Sopra una collina un anfiteatro fasciticamente bianco si apre sullo skyline di Washington. Una stele bianca è il monumento al milite ignoto. Unknown soldier. Un soldato fa avanti e indietro. Cercando di esprimere tutto il suo rispetto nella perfezione stilistica dei suoi gesti. Quasi maniacali. Ripetuti centinaia di volte. Avanti e indietro.

Riflessione che cerca di dare una spiegazione a tutte quelle morti. Wife. Daughter. Perdi il tuo nome per essere la moglie o la figlia di qualcuno che è deceduto in guerra. Che è spirato combattendo per un ideale. Ognuno si sceglie il suo e questi uomini si sono scelti il loro. Io lo chiamo: Libertà.

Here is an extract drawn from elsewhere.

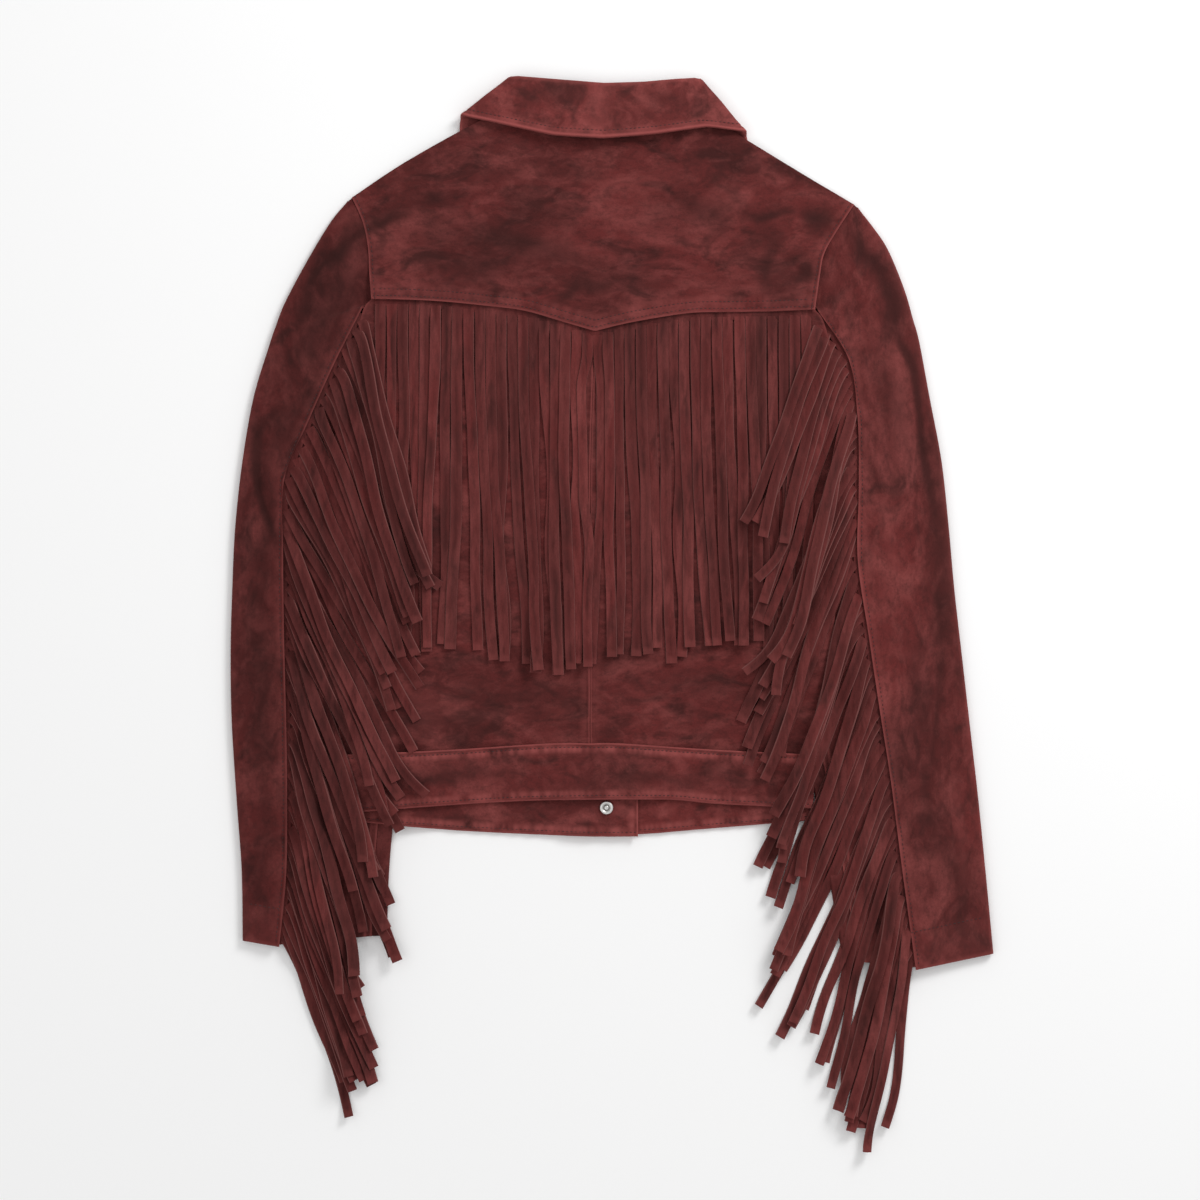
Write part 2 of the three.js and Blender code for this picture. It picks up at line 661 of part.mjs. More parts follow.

Per qualche ora divento filoamericano. Per qualche ora capisco quando qualcuno mi dice che delle persone hanno dato la loro vita per la mia libertà. Penso a cosa vuol dire essere morto partigiano. E mi chiedo quanto sono disposto a perdere la mia di libertà. Mi chiedo per quale donna sarei disposto a diventare il marito di. Non sono disposto a perdere la mia libertà. Preferisco essere quel soldato che fa avanti indietro per onorare qualcuno e non quel soldato che stanno portando dentro una tomba. Morto chissà dove. In Iraq immagino. Il corteo d’onore. La moglie e le figlie dietro una bara vestita con la bandiera. Dietro i genitori e poi dei militari. Degli alti ufficiali, credo. Le salve. E poi il silenzio militare. La tromba che suona da sola. Le stesse note uguali in tutto il mondo. O forse uguali in tutti i paesi occidentali.

Uno sciame di macchine è parcheggiato tutto intorno e un centinaio di persone si avvicinano alla chetichella per l’ultimo saluto. Turisti curiosi da lontano scattano foto. Fa caldo, ma io mi stringo dentro la giacca. Non c’è silenzio che risuoni dentro le mie orecchie. C’è solo sempre la stessa domanda. Perché? E allora torno a guardare il soldato che fa avanti e indietro. Seduto sul marmo bianco, guardo i segni neri lasciati dalle suole delle scarpe. Avrei voglia di spararmi musica nelle orecchie, ma lascio che siano i miei occhi ad essere protagonisti.